Directions: Scan the material for the word "type", and copy each line where it shows up.

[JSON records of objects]
begin

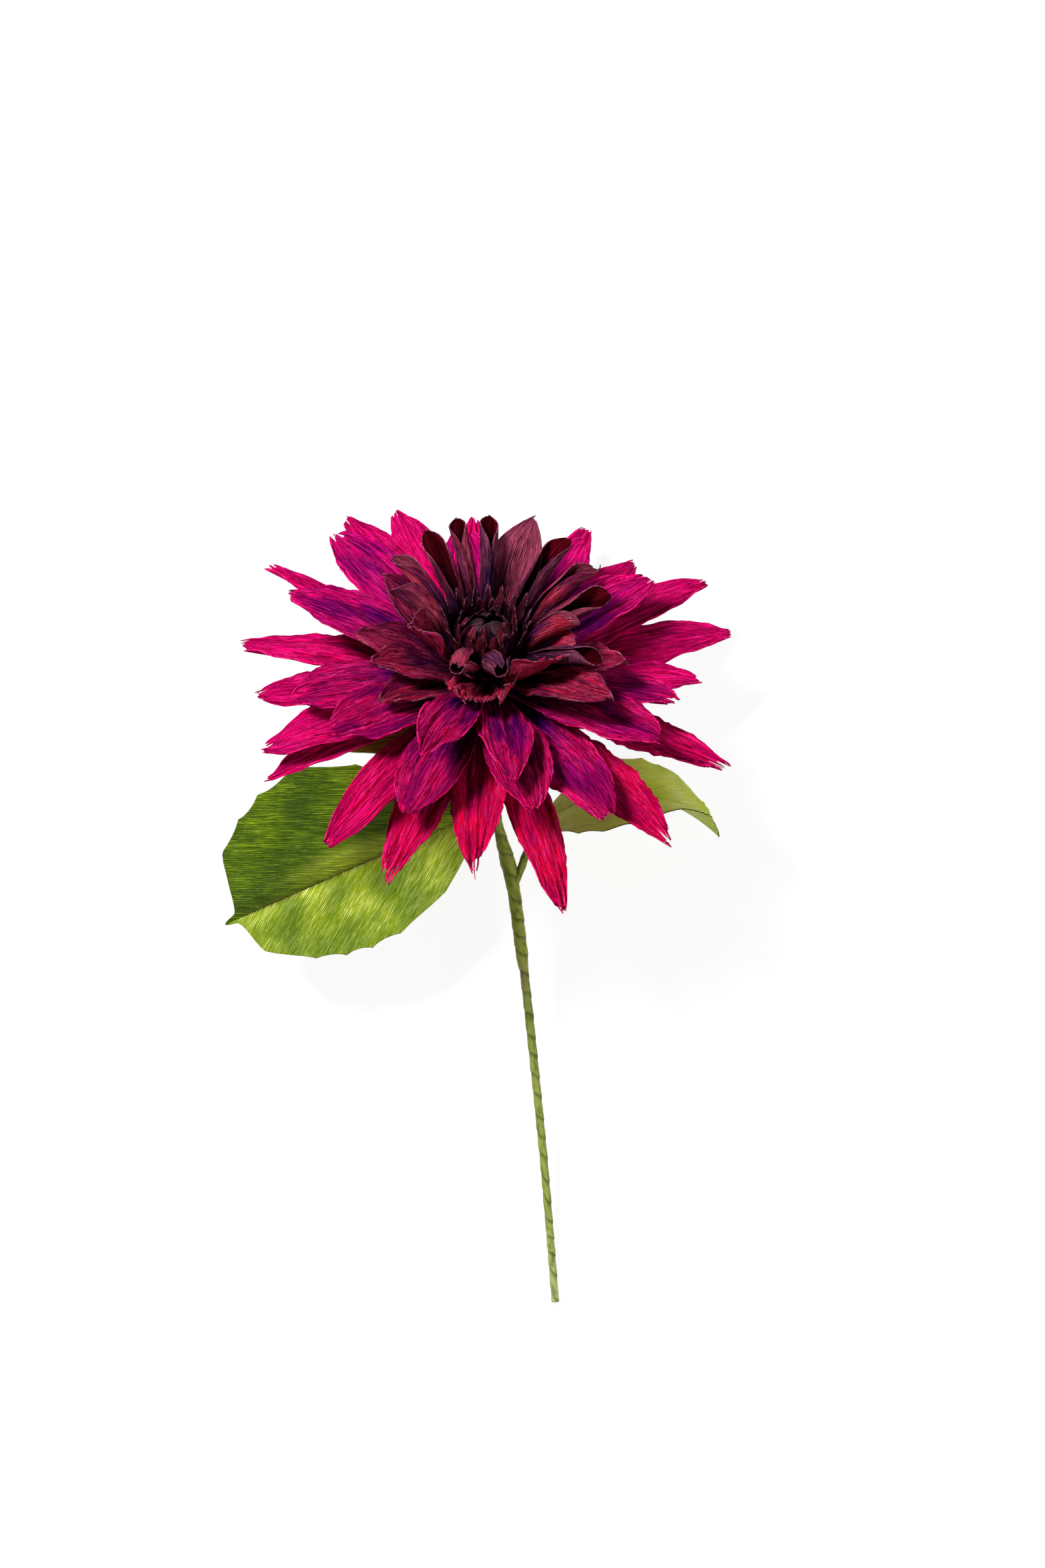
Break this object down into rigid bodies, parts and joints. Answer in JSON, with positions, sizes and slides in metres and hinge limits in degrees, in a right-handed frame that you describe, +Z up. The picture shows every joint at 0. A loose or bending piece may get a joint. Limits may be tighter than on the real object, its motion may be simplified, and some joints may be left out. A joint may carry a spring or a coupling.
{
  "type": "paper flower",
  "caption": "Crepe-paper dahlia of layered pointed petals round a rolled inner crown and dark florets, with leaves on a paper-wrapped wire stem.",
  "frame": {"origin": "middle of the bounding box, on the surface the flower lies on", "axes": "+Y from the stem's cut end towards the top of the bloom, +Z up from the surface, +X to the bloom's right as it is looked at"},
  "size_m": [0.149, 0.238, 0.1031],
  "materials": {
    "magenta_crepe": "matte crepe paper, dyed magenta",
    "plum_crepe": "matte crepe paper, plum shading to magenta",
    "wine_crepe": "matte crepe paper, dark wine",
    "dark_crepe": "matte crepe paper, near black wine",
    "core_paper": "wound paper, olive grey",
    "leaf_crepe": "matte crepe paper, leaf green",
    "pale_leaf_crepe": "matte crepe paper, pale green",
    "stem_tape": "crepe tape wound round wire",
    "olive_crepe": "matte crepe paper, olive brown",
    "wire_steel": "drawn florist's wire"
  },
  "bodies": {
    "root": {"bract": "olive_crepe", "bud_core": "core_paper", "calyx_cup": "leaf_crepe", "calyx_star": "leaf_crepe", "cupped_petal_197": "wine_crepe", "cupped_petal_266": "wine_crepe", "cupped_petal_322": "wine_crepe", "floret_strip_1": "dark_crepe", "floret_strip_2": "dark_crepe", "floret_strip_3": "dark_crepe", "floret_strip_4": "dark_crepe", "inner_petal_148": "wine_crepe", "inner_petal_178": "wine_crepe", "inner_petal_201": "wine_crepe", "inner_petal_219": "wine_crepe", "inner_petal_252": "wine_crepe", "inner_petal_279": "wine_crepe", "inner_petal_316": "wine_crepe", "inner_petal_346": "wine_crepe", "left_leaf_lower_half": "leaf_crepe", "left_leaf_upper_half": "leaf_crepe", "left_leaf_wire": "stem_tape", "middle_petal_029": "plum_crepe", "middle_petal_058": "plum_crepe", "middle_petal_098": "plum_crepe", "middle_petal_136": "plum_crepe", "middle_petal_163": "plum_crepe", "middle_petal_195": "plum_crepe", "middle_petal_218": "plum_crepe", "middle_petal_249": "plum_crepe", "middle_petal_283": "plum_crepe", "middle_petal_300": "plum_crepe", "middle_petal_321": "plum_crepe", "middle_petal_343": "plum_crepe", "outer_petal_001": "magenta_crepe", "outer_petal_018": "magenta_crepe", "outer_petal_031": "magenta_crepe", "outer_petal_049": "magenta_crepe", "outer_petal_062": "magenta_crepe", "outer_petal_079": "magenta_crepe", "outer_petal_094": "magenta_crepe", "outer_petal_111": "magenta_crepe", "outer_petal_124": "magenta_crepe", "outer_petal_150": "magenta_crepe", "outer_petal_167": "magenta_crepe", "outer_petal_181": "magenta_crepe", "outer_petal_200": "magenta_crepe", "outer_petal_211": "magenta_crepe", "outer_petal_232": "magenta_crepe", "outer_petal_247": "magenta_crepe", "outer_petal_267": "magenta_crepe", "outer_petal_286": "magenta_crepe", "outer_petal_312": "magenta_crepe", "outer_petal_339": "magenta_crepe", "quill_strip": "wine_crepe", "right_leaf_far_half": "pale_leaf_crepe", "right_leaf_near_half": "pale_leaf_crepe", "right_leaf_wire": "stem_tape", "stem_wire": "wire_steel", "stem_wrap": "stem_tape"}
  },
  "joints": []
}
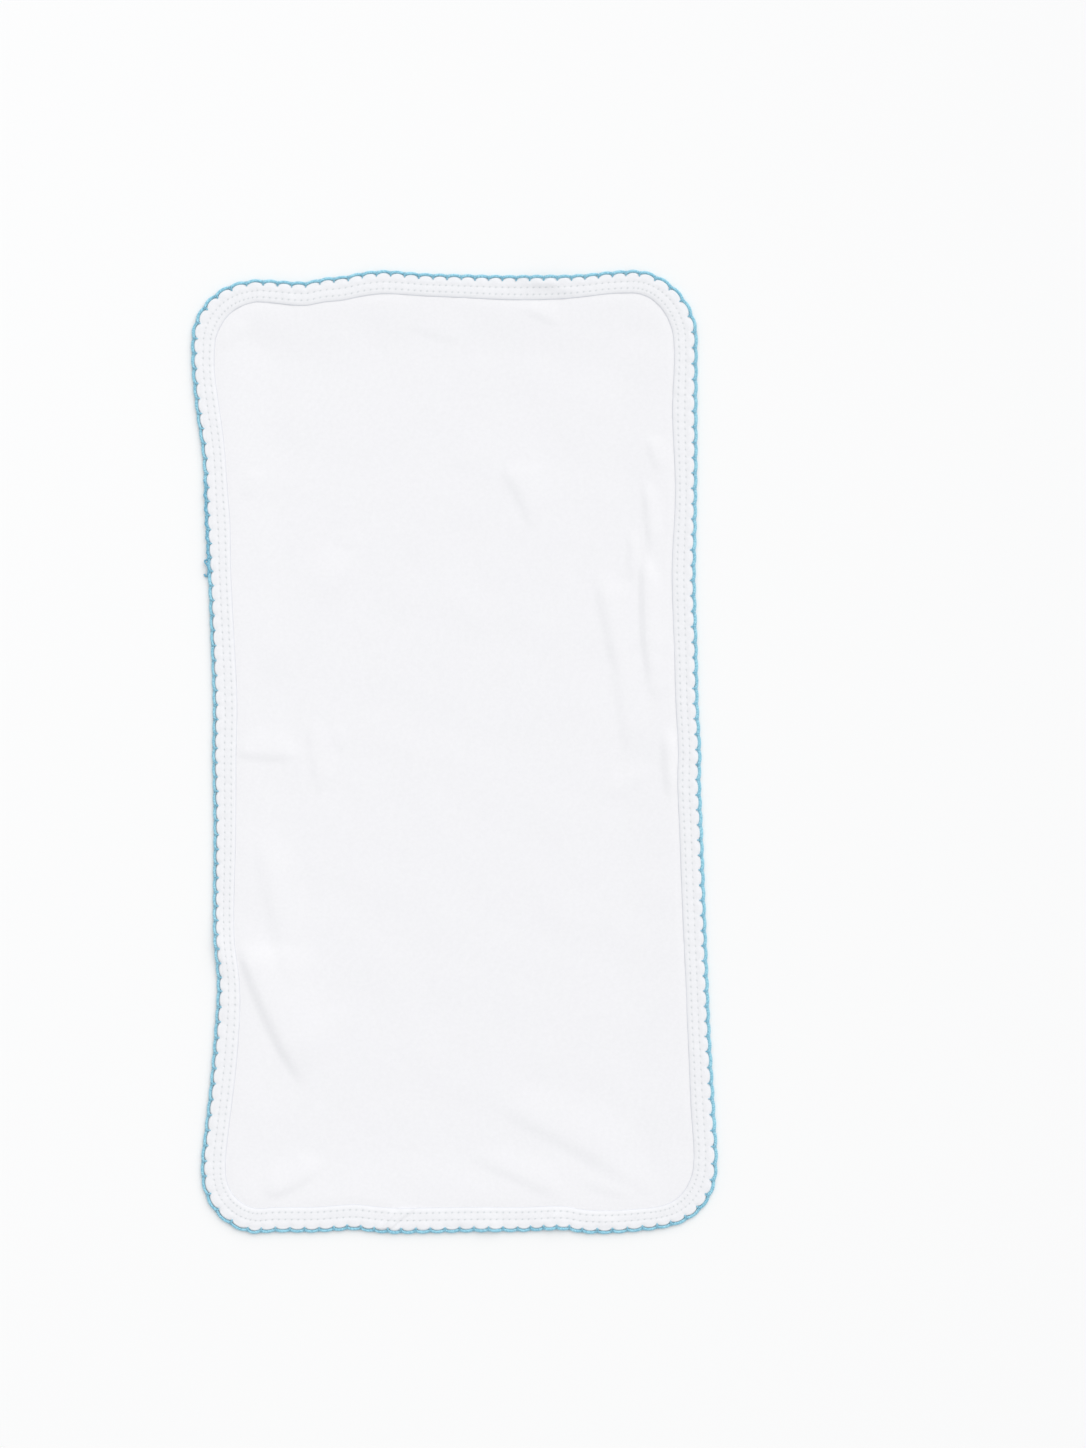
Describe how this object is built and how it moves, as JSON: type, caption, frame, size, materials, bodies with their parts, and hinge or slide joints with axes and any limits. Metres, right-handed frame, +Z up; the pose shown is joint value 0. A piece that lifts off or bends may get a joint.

end

Exercise response:
  "type": "paper flower",
Describe how this object is built and how it moves, as JSON: type, caption, frame, size, materials, bodies with their parts, and hinge or slide joints with axes and any limits. Metres, right-handed frame, +Z up; the pose shown is joint value 0. A piece that lifts off or bends may get a joint.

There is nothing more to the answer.